Data items
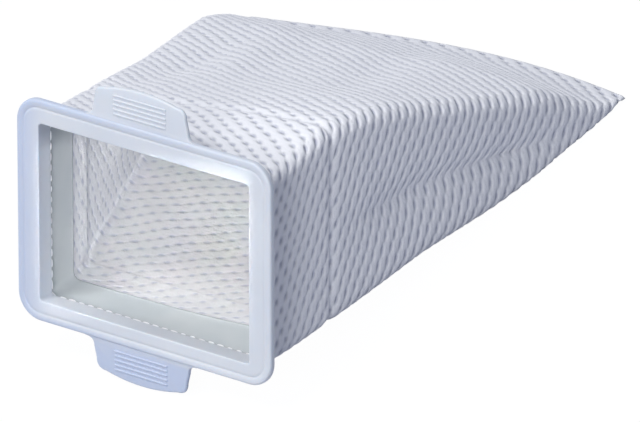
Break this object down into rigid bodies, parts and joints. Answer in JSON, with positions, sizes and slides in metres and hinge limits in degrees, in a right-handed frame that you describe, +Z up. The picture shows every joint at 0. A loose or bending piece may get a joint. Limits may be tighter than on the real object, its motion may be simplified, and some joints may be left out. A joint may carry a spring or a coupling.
{
  "type": "vacuum dust bag",
  "caption": "Embossed cloth dust pouch, sealed flat at its far end, welded to a rectangular moulded mouth frame with ribbed finger tabs.",
  "frame": {"origin": "centre of the resting part's box, on the surface it lies on", "axes": "+Z up, the mouth faces -Y and a little upward, the sealed end lies towards +Y"},
  "size_m": [0.1372, 0.1554, 0.087],
  "materials": {
    "frame_plastic": "milky satin",
    "embossed_cloth": "matt embossed nonwoven",
    "liner_film": "smooth satin"
  },
  "bodies": {
    "root": {"mouth_frame": "frame_plastic", "cloth_bag": "embossed_cloth", "mouth_liner": "liner_film"}
  },
  "joints": []
}
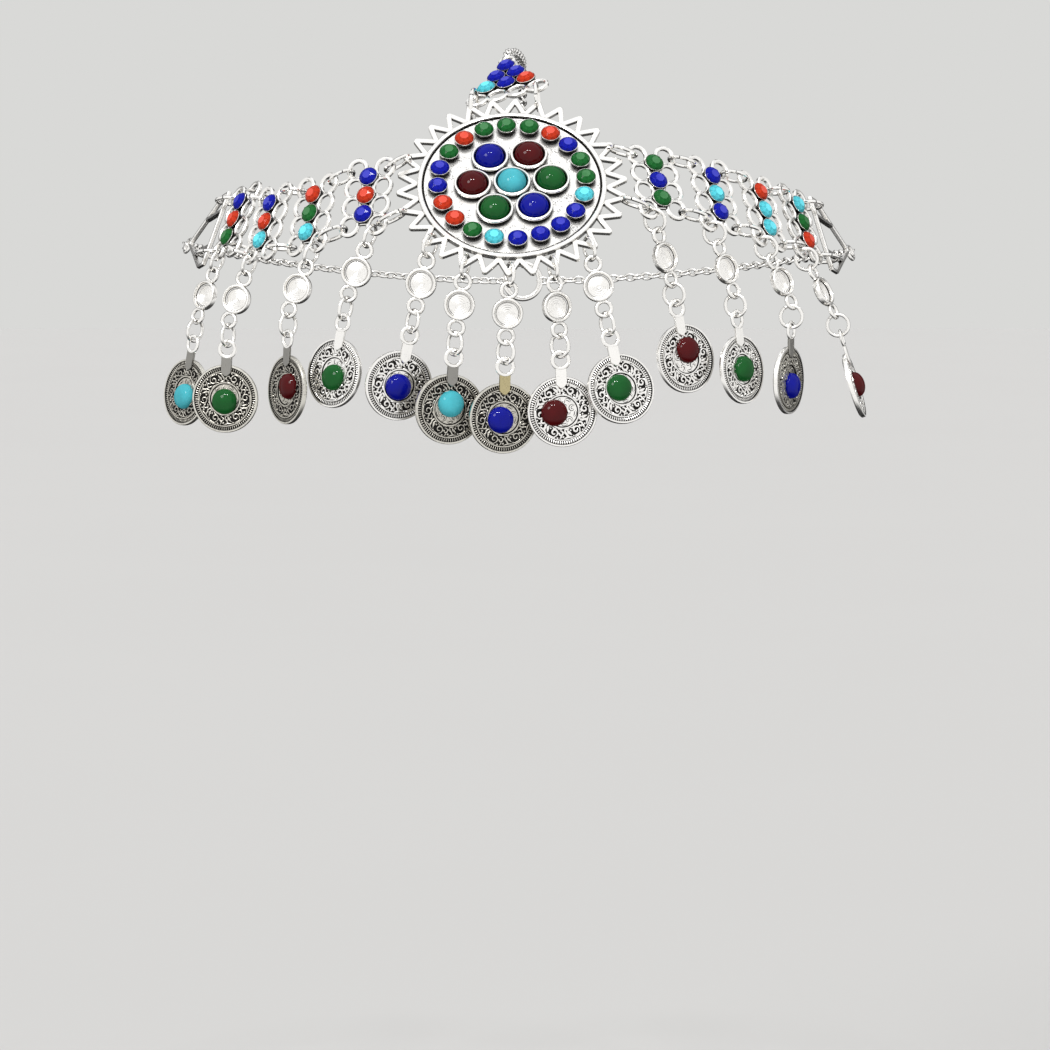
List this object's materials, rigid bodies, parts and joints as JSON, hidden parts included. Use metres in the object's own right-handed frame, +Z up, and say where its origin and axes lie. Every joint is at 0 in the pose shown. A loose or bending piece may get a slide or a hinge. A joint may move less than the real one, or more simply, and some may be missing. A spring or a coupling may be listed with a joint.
{
  "type": "coin head chain",
  "caption": "Worn head chain: round sunburst medallion over the brow, jewelled cast links each side, a crown link, coin drops on jump rings, and chains over and round the head.",
  "frame": {"origin": "top of the head hollow, under the crown chain and midway between the sides", "axes": "+X to the viewer's right when facing the medallion, +Y to the back of the head, +Z up"},
  "size_m": [0.1801, 0.1975, 0.0999],
  "materials": {
    "medallion_setting": "cast silver-toned metal, bright edges and blackened recesses",
    "cabochon_center": "polished dome, glass-like",
    "cabochon_1": "polished dome, glass-like",
    "cabochon_2": "polished dome, glass-like",
    "cabochon_3": "polished dome, glass-like",
    "cabochon_4": "polished dome, glass-like",
    "cabochon_5": "polished dome, glass-like",
    "cabochon_6": "polished dome, glass-like",
    "band_link_left_1": "cast silver-toned metal, bright edges and blackened recesses",
    "band_link_left_2": "cast silver-toned metal, bright edges and blackened recesses",
    "band_link_left_3": "cast silver-toned metal, bright edges and blackened recesses",
    "band_link_left_4": "cast silver-toned metal, bright edges and blackened recesses",
    "band_link_right_1": "cast silver-toned metal, bright edges and blackened recesses",
    "band_link_right_2": "cast silver-toned metal, bright edges and blackened recesses",
    "band_link_right_3": "cast silver-toned metal, bright edges and blackened recesses",
    "band_link_right_4": "cast silver-toned metal, bright edges and blackened recesses",
    "crown_link": "cast silver-toned metal, bright edges and blackened recesses",
    "end_link_left": "cast silver-toned metal, bright edges and blackened recesses",
    "end_link_right": "cast silver-toned metal, bright edges and blackened recesses",
    "hanger_front_1": "cast silver-toned metal, bright edges and blackened recesses",
    "hanger_front_2": "cast silver-toned metal, bright edges and blackened recesses",
    "hanger_front_3": "cast silver-toned metal, bright edges and blackened recesses",
    "hanger_front_4": "cast silver-toned metal, bright edges and blackened recesses",
    "hanger_front_5": "cast silver-toned metal, bright edges and blackened recesses",
    "hanger_left_1": "cast silver-toned metal, bright edges and blackened recesses",
    "hanger_left_2": "cast silver-toned metal, bright edges and blackened recesses",
    "hanger_left_3": "cast silver-toned metal, bright edges and blackened recesses",
    "hanger_left_4": "cast silver-toned metal, bright edges and blackened recesses",
    "hanger_right_1": "cast silver-toned metal, bright edges and blackened recesses",
    "hanger_right_2": "cast silver-toned metal, bright edges and blackened recesses",
    "hanger_right_3": "cast silver-toned metal, bright edges and blackened recesses",
    "hanger_right_4": "cast silver-toned metal, bright edges and blackened recesses",
    "coin_front_1": "antiqued silver-toned metal, dark in the recesses",
    "coin_front_2": "darker grey antiqued metal, raised ornament",
    "coin_front_3": "darker grey antiqued metal, raised ornament",
    "coin_front_4": "antiqued silver-toned metal, dark in the recesses",
    "coin_front_5": "antiqued silver-toned metal, dark in the recesses",
    "coin_left_1": "antiqued silver-toned metal, dark in the recesses",
    "coin_left_2": "antiqued silver-toned metal, dark in the recesses",
    "coin_left_3": "antiqued silver-toned metal, dark in the recesses",
    "coin_left_4": "antiqued silver-toned metal, dark in the recesses",
    "coin_right_1": "antiqued silver-toned metal, dark in the recesses",
    "coin_right_2": "antiqued silver-toned metal, dark in the recesses",
    "coin_right_3": "antiqued silver-toned metal, dark in the recesses",
    "coin_right_4": "antiqued silver-toned metal, dark in the recesses",
    "crown_chain": "plain silver-toned wire",
    "back_chain_left": "plain silver-toned wire",
    "back_chain_right": "plain silver-toned wire",
    "clasp": "plain silver-toned wire"
  },
  "bodies": {
    "root": {"medallion_setting": "medallion_setting", "cabochon_center": "cabochon_center", "cabochon_1": "cabochon_1", "cabochon_2": "cabochon_2", "cabochon_3": "cabochon_3", "cabochon_4": "cabochon_4", "cabochon_5": "cabochon_5", "cabochon_6": "cabochon_6", "band_link_left_1": "band_link_left_1", "band_link_left_2": "band_link_left_2", "band_link_left_3": "band_link_left_3", "band_link_left_4": "band_link_left_4", "band_link_right_1": "band_link_right_1", "band_link_right_2": "band_link_right_2", "band_link_right_3": "band_link_right_3", "band_link_right_4": "band_link_right_4", "crown_link": "crown_link", "end_link_left": "end_link_left", "end_link_right": "end_link_right", "hanger_front_1": "hanger_front_1", "hanger_front_2": "hanger_front_2", "hanger_front_3": "hanger_front_3", "hanger_front_4": "hanger_front_4", "hanger_front_5": "hanger_front_5", "hanger_left_1": "hanger_left_1", "hanger_left_2": "hanger_left_2", "hanger_left_3": "hanger_left_3", "hanger_left_4": "hanger_left_4", "hanger_right_1": "hanger_right_1", "hanger_right_2": "hanger_right_2", "hanger_right_3": "hanger_right_3", "hanger_right_4": "hanger_right_4", "coin_front_1": "coin_front_1", "coin_front_2": "coin_front_2", "coin_front_3": "coin_front_3", "coin_front_4": "coin_front_4", "coin_front_5": "coin_front_5", "coin_left_1": "coin_left_1", "coin_left_2": "coin_left_2", "coin_left_3": "coin_left_3", "coin_left_4": "coin_left_4", "coin_right_1": "coin_right_1", "coin_right_2": "coin_right_2", "coin_right_3": "coin_right_3", "coin_right_4": "coin_right_4", "crown_chain": "crown_chain", "back_chain_left": "back_chain_left", "back_chain_right": "back_chain_right", "clasp": "clasp"}
  },
  "joints": []
}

DO THIS:
Go through the listing above and pull out each line containing the word "piece".

FINISHED ANSWER:
Break this object down into rigid bodies, parts and joints. Answer in JSON, with positions, sizes and slides in metres and hinge limits in degrees, in a right-handed frame that you describe, +Z up. The picture shows every joint at 0. A loose or bending piece may get a joint. Limits may be tighter than on the real object, its motion may be simplified, and some joints may be left out. A joint may carry a spring or a coupling.
List this object's materials, rigid bodies, parts and joints as JSON, hidden parts included. Use metres in the object's own right-handed frame, +Z up, and say where its origin and axes lie. Every joint is at 0 in the pose shown. A loose or bending piece may get a slide or a hinge. A joint may move less than the real one, or more simply, and some may be missing. A spring or a coupling may be listed with a joint.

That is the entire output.